Members of Congress are prohibited from using leadership PACs for personal spending, and the CLC requests that the Office of Congressional Ethics require Kelly to verify that he has complied with House rules given his “remarkably small” expenses on political campaigns.

The House Ethics Manual states that “[c]ampaign funds are not to be used to enhance a Member’s lifestyle, or to pay a Member’s personal obligations,” and while Congress members are given wide berth in determining what constitutes a bona fide campaign or political expense, they must be able to verify that funds were not spent for personal use.

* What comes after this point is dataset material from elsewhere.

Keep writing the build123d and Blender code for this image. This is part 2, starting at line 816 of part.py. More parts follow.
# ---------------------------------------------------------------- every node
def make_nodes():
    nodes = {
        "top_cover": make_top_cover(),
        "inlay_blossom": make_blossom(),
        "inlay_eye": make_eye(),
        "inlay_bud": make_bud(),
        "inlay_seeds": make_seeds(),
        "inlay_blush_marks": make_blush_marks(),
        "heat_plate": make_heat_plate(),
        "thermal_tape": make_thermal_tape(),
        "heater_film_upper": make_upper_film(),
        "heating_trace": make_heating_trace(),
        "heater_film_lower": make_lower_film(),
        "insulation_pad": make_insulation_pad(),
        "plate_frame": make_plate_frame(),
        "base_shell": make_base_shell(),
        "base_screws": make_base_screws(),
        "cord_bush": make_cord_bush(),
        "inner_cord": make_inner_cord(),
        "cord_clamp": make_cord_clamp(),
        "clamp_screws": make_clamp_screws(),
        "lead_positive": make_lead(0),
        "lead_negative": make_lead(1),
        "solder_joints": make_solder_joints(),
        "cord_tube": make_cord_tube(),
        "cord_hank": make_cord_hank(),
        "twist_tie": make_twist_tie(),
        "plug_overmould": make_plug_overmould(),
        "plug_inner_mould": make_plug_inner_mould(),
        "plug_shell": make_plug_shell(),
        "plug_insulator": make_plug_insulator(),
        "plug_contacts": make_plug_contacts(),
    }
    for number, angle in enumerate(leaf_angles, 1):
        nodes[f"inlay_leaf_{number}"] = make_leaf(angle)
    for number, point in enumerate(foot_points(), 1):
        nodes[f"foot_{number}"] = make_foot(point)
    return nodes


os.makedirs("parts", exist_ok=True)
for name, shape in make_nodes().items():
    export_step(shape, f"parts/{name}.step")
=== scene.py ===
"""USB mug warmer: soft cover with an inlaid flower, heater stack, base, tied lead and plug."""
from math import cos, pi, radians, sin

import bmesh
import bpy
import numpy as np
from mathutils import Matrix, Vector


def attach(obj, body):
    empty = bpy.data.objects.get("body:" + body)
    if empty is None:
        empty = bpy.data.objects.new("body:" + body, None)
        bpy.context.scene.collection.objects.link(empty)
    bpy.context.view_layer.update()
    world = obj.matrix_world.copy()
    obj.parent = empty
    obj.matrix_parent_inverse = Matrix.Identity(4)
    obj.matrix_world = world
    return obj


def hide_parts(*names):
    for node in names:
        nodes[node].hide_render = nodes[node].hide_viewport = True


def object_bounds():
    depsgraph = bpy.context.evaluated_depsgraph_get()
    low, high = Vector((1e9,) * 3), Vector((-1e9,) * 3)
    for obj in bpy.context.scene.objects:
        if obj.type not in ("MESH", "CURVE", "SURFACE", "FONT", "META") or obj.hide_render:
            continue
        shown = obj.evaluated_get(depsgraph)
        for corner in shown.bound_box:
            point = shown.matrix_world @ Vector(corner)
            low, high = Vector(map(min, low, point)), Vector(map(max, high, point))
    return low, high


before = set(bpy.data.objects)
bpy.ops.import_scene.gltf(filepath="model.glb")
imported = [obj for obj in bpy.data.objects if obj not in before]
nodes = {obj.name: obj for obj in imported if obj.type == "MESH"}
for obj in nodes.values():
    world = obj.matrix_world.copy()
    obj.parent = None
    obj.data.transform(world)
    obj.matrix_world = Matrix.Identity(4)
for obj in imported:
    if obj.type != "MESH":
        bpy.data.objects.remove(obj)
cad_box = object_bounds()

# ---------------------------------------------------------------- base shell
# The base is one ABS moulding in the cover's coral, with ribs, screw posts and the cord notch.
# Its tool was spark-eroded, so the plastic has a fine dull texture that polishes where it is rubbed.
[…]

From 2019-20, Kelly’s leadership PAC spent $77,717 at the St. Regis Deer Valley, a five-star resort in Park City, Utah, of which $18,365 was spent on lodging on four separate dates, and $15,946 on unspecified purposes with descriptions listed as question marks or references to memos without further details, according to CLC's complaint.

While Kelly’s leadership PAC labeled some expenses for the more than $300 spent on food and beverages at The Mustang, an upscale American restaurant about two miles away from the resort, as “fundraising,” the PAC’s records do not show significant contributions near that time.
A request for comment made to Kelly's office went unanswered.

"The purpose of leadership PACs is to enable lawmakers to raise and spend campaign funds for their colleagues running in competitive House and Senate districts," the CLC wrote. "Rep. Kelly's leadership PAC does not appear to prioritize spending on such political expenses because only 22 percent of the roughly $205,000 spent by Rep. Kelly's leadership PAC from 2019 to 2020 went toward other candidates and political parties and groups."

According to the CLC complaint, Kelly’s leadership PAC also spent large sums at luxury hotels and resorts in Sea Island, Georgia; Las Vegas, Nevada; and Palm Beach, Florida in the same time frame, including nearly $20,000 to the Sea Island Company, which owns the Sea Island Resort in Georgia, and about $3,000 at Wynn Las Vegas, Four Seasons Las Vegas, and The Venetian Resort.

Kelly has served in the U.S. House since 2011, and ran car dealerships before that. His district, Pennsylvania's 16th Congressional District, encompasses most of Northwestern Pennsylvania, as well as Butler County, where Kelly resides.

He came under scrutiny in late 2020 after initiating a lawsuit challenging Pennsylvania's mail-in voting law as unconditional. That lawsuit, which was connected to the "big lie" that falsely claims former President  Donald Trump won the 2020 election, was thrown out by Pennsylvania's Supreme Court.

As a member of Congress, Kelly is permitted to raise and spend campaign funds for his colleagues running in competitive House and Senate districts. Kelly, however, only spent about $45,000 on other candidates and political parties and groups, which represents 22% of the roughly $205,000 total his leadership PAC spent in 2019-20.